More lenient jockey rules set in place for Kentucky Derby

More lenient jockey rules set in place for Kentucky Derby
Photo: Eclipse Sportswire

Jockeys have been given more leeway than first announced by Churchill Downs with a new Aug. 31 deadline to be in Kentucky for the Derby week meet, according to revised pandemic guidelines that were sent to horsemen Thursday night.

Adjustments to the original rules have given jockeys an extra week before they must be in Kentucky in exchange for submitting themselves to three coronavirus tests instead of two.

The revisions came 10 days after a teleconference at which Churchill Downs Racetrack president Kevin Flanery told horsemen there could be some changes based on “last bits of information so we can cross the T’s and dot the I’s and come to some final conclusions.”

The new rules issued by track management say that jockeys who plan to take part in the Sept. 5 Kentucky Derby (G1), the Sept. 4 Kentucky Oaks (G1) or any other race during the Sept. 1-5 meet will be subjected to three coronavirus tests beforehand. They also must email the Churchill Downs racing office “before Tuesday, Aug. 18, to declare their intention to ride.”

The original arrival deadline of Aug. 24 is still important. That is when out-of-state jockeys must be tested a first time for the coronavirus wherever they are. Their results must then be emailed to Churchill Downs.

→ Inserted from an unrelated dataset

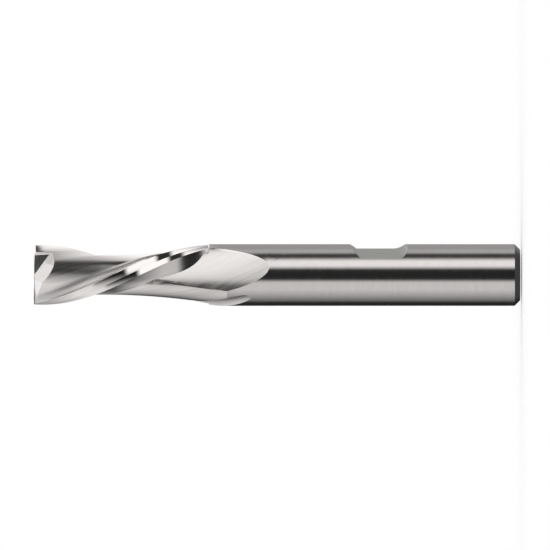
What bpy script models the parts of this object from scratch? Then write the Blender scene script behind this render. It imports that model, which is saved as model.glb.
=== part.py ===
"""Two-flute end mill with a plain shank and a clamping flat.

The tool stands on the end of its shank: Z is its axis, with the cutting end
up, and +X is the outward normal of the clamping flat. One ground piece of
high-speed steel. Lengths below are in millimetres and angles in degrees.
"""

import math

import bmesh
import bpy
import numpy as np
from mathutils import Matrix, Vector

MM = 0.001

# The blank
OVERALL_LENGTH = 63.0
SHANK_DIAMETER = 8.0
CUTTING_DIAMETER = 7.8
SHANK_CHAMFER = 0.7

# The flutes
CORE_DIAMETER = 5.1
HELIX_ANGLE = 25.8
EDGE_ANGLE_AT_TIP = 32.7
LAND_LENGTH = 22.6
SHOULDER_LENGTH = 0.12
HOOK_RADIUS = 1.3
MARGIN_WIDTH = 0.1
PRIMARY_WIDTH = 0.95
PRIMARY_RELIEF = 9.5
SECONDARY_WIDTH = 0.79
SECONDARY_RELIEF = 20.5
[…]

Riders who are already in Kentucky will be subjected to their first test at the track anytime between Aug. 18 and 24.

Jockeys are also required to report to the track for second and third tests the mornings of Monday, Aug. 31, and Thursday, Sept. 3. They have also been told they may not leave the state between Aug. 31 and their last race during Derby week.

The new guidelines also limit the existing jockeys room to riders who have been competing during the current meet at Ellis Park, a 127-mile drive west of Louisville. Out-of-state jockeys will be assigned space in other rooms that will be designated for their exclusive use.

It is absolutely imperative that we keep these folks safe,” Flanery said Aug. 3. “It’s just a different environment.”